Rich and poor oil-importing nations are worried that oil's rally threatens world economic growth and could stoke inflation.

Varzi says a complete Iraqi cut-off is unlikely in the short-term, but potential exists for a major disruption when the current phase of Iraq's U.N.-monitored exports ends on Dec. 5.

Analysts say the market impact of an export rupture at that time would depend on whether demand for heating oil has peaked - an issue that depends partly on how cold winter turns out to be.

Some suspect Saudi concern about Iraq's growing market clout lent momentum to the kingdom's push for a sizable output hike agreed on last weekend by the Organization of the Petroleum Exporting Countries.

Throughout the 1990s, Baghdad showed it was prepared to go to the brink of fresh conflict to gain attention for a multitude of grievances by triggering repeated border crises with Kuwait.

Analysts say Iraq would prefer commercial measures to military gestures, since cutting off the flow of oil offers no pretext for armed Western reprisals.

One diplomat says a total export cut could not be ruled out, especially since Baghdad has taken note of how vulnerable prices had proved to earlier interruptions in flows.
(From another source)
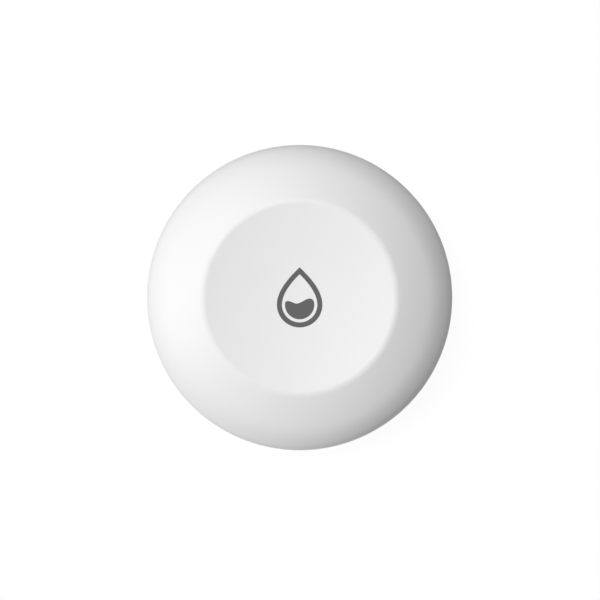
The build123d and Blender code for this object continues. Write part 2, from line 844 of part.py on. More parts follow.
# Circuit board
with BuildPart() as circuit_board:
    ring(0, board_radius, board_bottom, board_top)
    with PolarLocations(boss_circle, boss_count, start_angle=boss_first_angle):
        post(board_hole_diameter / 2, board_bottom - overrun, board_top + overrun, Mode.SUBTRACT)
    with PolarLocations(holder_inner + holder_wall / 2, 2):
        peg_hole = holder_peg_diameter / 2 + holder_peg_gap
        post(peg_hole, board_bottom - overrun, board_top + overrun, Mode.SUBTRACT)
circuit_board.part.label = "circuit_board"
export_step(circuit_board.part, "parts/circuit_board.step")

# Tactile switch: base, leads, frame, dome and plunger
with BuildPart() as switch_base:
    block((switch_side, switch_side, switch_plate_bottom - board_top), 0, 0, board_top)
    post(switch_cavity_diameter / 2, dome_bottom, switch_top, Mode.SUBTRACT)
switch_base.part.label = "switch_base"
export_step(switch_base.part, "parts/switch_base.step")

with BuildPart() as switch_leads:
    lead_sizes = (switch_lead_reach, switch_lead_width, switch_lead_height)
    lead_x = (switch_side + switch_lead_reach) / 2
    for side in (-1, 1):
        for end in (-1, 1):
            block(lead_sizes, side * lead_x, end * switch_lead_spacing / 2, board_top)
switch_leads.part.label = "switch_leads"
export_step(switch_leads.part, "parts/switch_leads.step")

with BuildPart() as switch_frame:
    block((switch_side, switch_side, switch_plate), 0, 0, switch_plate_bottom)
    stem_hole = switch_plunger_diameter / 2 + switch_gap
    post(stem_hole, switch_plate_bottom - overrun, switch_top + overrun, Mode.SUBTRACT)
    for side in (-1, 1):
        tab_y = side * (switch_side + switch_plate) / 2
        tab_sizes = (switch_tab_width, switch_plate, switch_tab_height)
        block(tab_sizes, 0, tab_y, switch_top - switch_tab_height)
switch_frame.part.label = "switch_frame"
export_step(switch_frame.part, "parts/switch_frame.step")

with BuildPart() as switch_dome:
    dome_rise = dome_top - dome_bottom - switch_dome_metal
    dome_reach = switch_dome_diameter / 2
    dome_curve = (dome_reach**2 + dome_rise**2) / (2 * dome_rise)
    dome_angle = degrees(asin(dome_reach / dome_curve))
    with BuildSketch(Plane.XZ):
        with BuildLine():
            upper = JernArc((0, dome_top), (1, 0), dome_curve, -dome_angle)
            under_start = (0, dome_top - switch_dome_metal)
            under = JernArc(under_start, (1, 0), dome_curve, -dome_angle)
            Line(upper @ 0, under @ 0)
            Line(upper @ 1, under @ 1)
        make_face()
    revolve(axis=Axis.Z)
switch_dome.part.label = "switch_dome"
export_step(switch_dome.part, "parts/switch_dome.step")

with BuildPart() as switch_plunger:
    ring(0, switch_plunger_flange / 2, plunger_flange_bottom, plunger_flange_top)
    ring(0, switch_plunger_diameter / 2, plunger_flange_bottom, plunger_top)
    chamfer(switch_plunger.edges().group_by(Axis.Z)[-1], switch_plate)
switch_plunger.part.label = "switch_plunger"
export_step(switch_plunger.part, "parts/switch_plunger.step")

# Parts soldered on the board
with BuildPart() as status_led:
    led_x, led_y = board_place(led_place_shares)
    block(led_sizes, led_x, led_y, board_top)
    block(led_lens_sizes, led_x, led_y, board_top + led_sizes[2])
status_led.part.label = "status_led"
export_step(status_led.part, "parts/status_led.step")

with BuildPart() as radio_chip:
    block((radio_side, radio_side, radio_height), *board_place(radio_place_shares), board_top)
    chamfer(radio_chip.edges().group_by(Axis.Z)[-1], crystal_lid_inset / 2)
radio_chip.part.label = "radio_chip"
export_step(radio_chip.part, "parts/radio_chip.step")

with BuildPart() as crystals:
    crystal_kinds = ((crystal_sizes, crystal_place_shares), (clock_sizes, clock_place_shares))
    for sizes, place_shares in crystal_kinds:
        across, along, high = sizes
        lid = (across - 2 * crystal_lid_inset, along - 2 * crystal_lid_inset, high / 4)
        block((across, along, high * 3 / 4), *board_place(place_shares), board_top)
        block(lid, *board_place(place_shares), board_top + high * 3 / 4)
crystals.part.label = "crystals"
export_step(crystals.part, "parts/crystals.step")

with BuildPart() as reservoir_capacitor:
    block(reservoir_sizes, *board_place(reservoir_place_shares), board_top)
    chamfer(reservoir_capacitor.edges().group_by(Axis.Z)[-1], crystal_lid_inset)
reservoir_capacitor.part.label = "reservoir_capacitor"
export_step(reservoir_capacitor.part, "parts/reservoir_capacitor.step")

with BuildPart() as transistors:
    across, along, high = transistor_sizes
    for side in (-1, 1):
        middle_x = side * transistor_place_share * board_radius
        middle_y = transistor_side_share * board_radius
        block(transistor_sizes, middle_x, middle_y, board_top)
        leg_sizes = (transistor_lead, transistor_lead, switch_lead_height)
        leg_x = (across + transistor_lead) / 2
        block(leg_sizes, middle_x + leg_x, middle_y, board_top)
        block(leg_sizes, middle_x - leg_x, middle_y - along / 3, board_top)
        block(leg_sizes, middle_x - leg_x, middle_y + along / 3, board_top)
transistors.part.label = "transistors"
export_step(transistors.part, "parts/transistors.step")

with BuildPart() as resistors:
    with Locations((*board_place(resistor_place_shares), 0)):
        with GridLocations(*resistor_pitch, *resistor_counts):
            block(resistor_sizes, 0, 0, board_top)
resistors.part.label = "resistors"
export_step(resistors.part, "parts/resistors.step")

with BuildPart() as capacitors:
    with Locations((*board_place(capacitor_place_shares), 0)):
        with GridLocations(*capacitor_pitch, *capacitor_counts):
            block(capacitor_sizes, 0, 0, board_top)
capacitors.part.label = "capacitors"
export_step(capacitors.part, "parts/capacitors.step")

# Copper on the board: the antenna along its edge, and a row of test pads
with BuildPart() as antenna_trace:
    track_outer = board_radius - antenna_edge_gap
    track_inner = track_outer - antenna_width
    sector(track_inner, track_outer, antenna_first_angle, antenna_arc, board_top, copper_top)
    for leg in range(2):
        sector(
            track_inner - antenna_leg_length,
            track_outer,
            antenna_first_angle + 2 * leg * antenna_leg_arc,
            antenna_leg_arc,
            board_top,
            copper_top,
        )
antenna_trace.part.label = "antenna_trace"
export_step(antenna_trace.part, "parts/antenna_trace.step")

with BuildPart() as test_pads:
    with Locations((*board_place(pad_row_place_shares), 0)):
        with GridLocations(pad_row_pitch, pad_row_pitch, pad_row_count, 1):
            post(pad_row_diameter / 2, board_top, copper_top)
test_pads.part.label = "test_pads"
export_step(test_pads.part, "parts/test_pads.step")

# Probes: a head under the shell and a shank through its boss
probe_nodes = {"probe_right": probe_radius, "probe_left": -probe_radius}
for node_name, probe_x in probe_nodes.items():
    with BuildPart() as probe:
        with Locations((probe_x, 0, 0)):
            post(probe_head_diameter / 2, probe_clearance, probe_seat_top)
            post(probe_shank_diameter / 2, probe_seat_top, probe_top)
        fillet(probe.edges().group_by(Axis.Z)[0], probe_head_edge)
    probe.part.label = node_name
    export_step(probe.part, f"parts/{node_name}.step")

with BuildPart() as probe_seals:
    with PolarLocations(probe_radius, 2):
        seal_top = probe_seat_top + probe_seal_height - probe_bore_gap
        post(seal_radius - probe_bore_gap, probe_seat_top, seal_top)
        post(bore_radius, probe_seat_top, seal_top, Mode.SUBTRACT)
probe_seals.part.label = "probe_seals"
export_step(probe_seals.part, "parts/probe_seals.step")

with BuildPart() as probe_nuts:
    with BuildSketch(Plane.XY.offset(probe_boss_top)) as hexagons:
        with PolarLocations(probe_radius, 2):
            RegularPolygon(probe_nut_width / 2, 6, major_radius=False)
            Circle(bore_radius, mode=Mode.SUBTRACT)
    extrude(hexagons.sketch, amount=probe_nut_height)
    top_edges = probe_nuts.edges().filter_by(GeomType.LINE).group_by(Axis.Z)[-1]
    chamfer(top_edges, probe_nut_edge)
probe_nuts.part.label = "probe_nuts"
export_step(probe_nuts.part, "parts/probe_nuts.step")

# Contact fingers under the board, one on the tail of each probe
with BuildPart() as probe_contacts:
    finger_start = probe_radius - finger_reach - finger_foot / 2
    finger_arm = finger_reach - finger_foot / 2
    for side in (-1, 1):
        leaf(
            finger_start,
            finger_foot,
            finger_arm,
            finger_contact / 2,
            board_bottom,
            probe_top + finger_gap,
            finger_metal,
            finger_width,
            side,
        )
probe_contacts.part.label = "probe_contacts"
export_step(probe_contacts.part, "parts/probe_contacts.step")

# Screws that hold the board on its bosses
with BuildPart() as board_screws:
    with PolarLocations(boss_circle, boss_count, start_angle=boss_first_angle):
        post(screw_shank_diameter / 2, board_top - screw_shank_length, board_top)
        post(screw_head_diameter / 2, board_top, board_top + screw_head_height)
    fillet(board_screws.edges().group_by(Axis.Z)[-1], screw_head_round)
    with PolarLocations(boss_circle, boss_count, start_angle=boss_first_angle):
        cross_floor = board_top + screw_head_height - screw_recess_depth
        arm = (screw_recess_length, screw_recess_width, screw_head_height)
        cross_arm = (screw_recess_width, screw_recess_length, screw_head_height)
        block(arm, 0, 0, cross_floor, Mode.SUBTRACT)
        block(cross_arm, 0, 0, cross_floor, Mode.SUBTRACT)
board_screws.part.label = "board_screws"
export_step(board_screws.part, "parts/board_screws.step")
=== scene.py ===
"""The looks of a water leak sensor: a white puck that lies on the floor, seen from above."""

import math

import bmesh
import bpy
import numpy as np
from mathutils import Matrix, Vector, noise


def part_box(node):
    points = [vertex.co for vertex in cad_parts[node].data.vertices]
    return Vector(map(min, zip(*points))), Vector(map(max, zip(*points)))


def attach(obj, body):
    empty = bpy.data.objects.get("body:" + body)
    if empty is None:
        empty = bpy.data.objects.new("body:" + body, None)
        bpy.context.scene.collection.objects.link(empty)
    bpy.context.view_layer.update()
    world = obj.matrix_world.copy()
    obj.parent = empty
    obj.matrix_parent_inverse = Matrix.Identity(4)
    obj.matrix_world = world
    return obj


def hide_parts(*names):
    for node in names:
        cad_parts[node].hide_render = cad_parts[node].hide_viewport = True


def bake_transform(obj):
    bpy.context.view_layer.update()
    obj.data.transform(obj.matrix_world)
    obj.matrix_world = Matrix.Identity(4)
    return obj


MM = 0.001
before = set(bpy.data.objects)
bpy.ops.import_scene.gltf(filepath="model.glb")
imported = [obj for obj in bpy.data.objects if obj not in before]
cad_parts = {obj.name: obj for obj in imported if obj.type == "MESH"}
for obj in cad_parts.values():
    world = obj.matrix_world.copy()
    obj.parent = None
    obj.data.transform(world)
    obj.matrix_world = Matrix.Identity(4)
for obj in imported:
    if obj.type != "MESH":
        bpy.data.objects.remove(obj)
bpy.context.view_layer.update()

# Where the puck stands in the square picture, in pixels
PICTURE = 600
PUCK_MIDDLE_X = 299.6
PUCK_MIDDLE_Y = 297.6
PUCK_WIDE = 305.2

# Camera, in millimetres, and how far it sees, in metres
LENS_MM = 180.0
SENSOR_MM = 36.0
WIDEST_HEIGHT = 8.0
FARTHEST_VIEW = 20

# Floor, in metres, and how much of it covers what lies under it
FLOOR_HEIGHT = -0.00002
FLOOR_HALF_WIDTH = 0.25
FLOOR_FADE = 0.03
FLOOR_SHARE = 0.09
FLOOR_FAR_SHARE = 0.01
FLOOR_GLOW = 0.45

# Light of the world below and above the horizon
LIGHT_BELOW = 0.35
LIGHT_ABOVE = 0.01
HORIZON_BLUR = 0.15

# Lamps, in metres: name, turn and height in degrees, level, and whether gloss mirrors them
LAMP_DISTANCE = 1.2
LAMP_SIZE = 0.7
LAMPS = (
    ("key", 130, 68, 0.765, True),
    ("side", 190, 37, 0.485, True),
    ("low_left", 240, -35, 0.25, False),
    ("low_right", 310, -20, 0.15, False),
    ("under", 30, -75, 0.08, False),
)

# Sizes of the case in millimetres, the same as in the CAD model
CASE_RADIUS = 25.0
CASE_HEIGHT = 15.0
WALL = 1.6
CREST_RADIUS = 15.45
CREST_ROUND = 2.6
DISH_DEPTH = 1.0
BEND_ROUND = 9.0
SIDE_ROUND = 4.0
SHOULDER_TOP_SLOPE = math.radians(18)
SHOULDER_LOW_SLOPE = math.radians(25)
SIDE_TOP_SLOPE = math.radians(50)
SEAM_HEIGHT = 5.0
SEAM_ROUND = 0.18
PRESS_WALL = 1.3
PRESS_GAP = 0.05
PRESS_LIP = 1.7
PRESS_SKIRT = 1.2
FLANGE_REACH = 1.0
FLANGE_THICKNESS = 0.8
KEY_WIDTH = 2.0
RIB_WIDTH = 0.8
RIB_DROP = 1.0
RIB_COUNT = 6
POST_RADIUS = 1.6
POST_TIP = 10.52
BEAD_GROOVE = (7.22, 7.98, 23.68)  # lowest and highest level, and reach

# Small shapes of the case, in millimetres and in shares of the sizes above
MOUTH_DROP = 0.12
KEY_ROOT = 0.4
POST_CHAMFER = 0.2
SEAM_BEND_SHARE = 0.3
ROOT_SHARE = 0.125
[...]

``Iraq has repeatedly shown how comfortable it is when it confronts,'' he says.

For Iraq, its latest threat has the added bonus of throwing a potential security complication into Kuwait's bid to win foreign investment for big oil fields near the Iraqi border.

The diplomatic temperature could rise again later this month when Gulf War reparations officials meet to consider a recommendation by independent arbitrators that Iraq pay Kuwait $15.9 billion (U.S.) for oil destroyed during its occupation.

Iraq has fired off a pre-emptive verbal barrage against Kuwait and its ally Saudi Arabia, accusing the Gulf War's main paymasters of bribery to prolong U.N. sanctions.

Baghdad has also lambasted the two states as ``partners in the crimes'' because they provide bases for U.S. and British planes that patrol a no-fly zone in southern Iraq.

Iraq does not recognize no-fly zones set up by Western nations after the war to shield a Kurdish enclave in the north and Shi'ites in the south from potential attack by Iraqi troops.

Another issue is Iraq's dire need for spare parts to repair its dilapidated oil industry. It is chafing under restrictions imposed mainly by Washington on its purchases of new hardware. The U.S. fears Baghdad would use the hardware for weapons programs.

A larger issue is Iraqi opposition to moves to revive U.N. arms inspections, halted since December, 1998, when U.S. and British forces made military strikes against Iraq.

Iraq has so far said it will not let a new arms-inspection team do its work, arguing it has already destroyed all banned weapons of mass destruction and sanctions should end.

A 1999 U.N. Security Council resolution makes any easing of sanctions conditional on a return of arms inspectors to Iraq.

Under Iraq's U.N.-monitored oil-for-food exchange, two-thirds of proceeds are earmarked for buying humanitarian goods for the Iraqi people, suffering under 10 years of economic sanctions.

The remainder goes to compensate victims of the occupation and to fund U.N. programs in Iraq.

For Kuwait, the latest turbulence portends little good.

``The latest Iraqi claims and threats sound exactly like language used in July prior to the invasion,'' a senior Kuwaiti official says.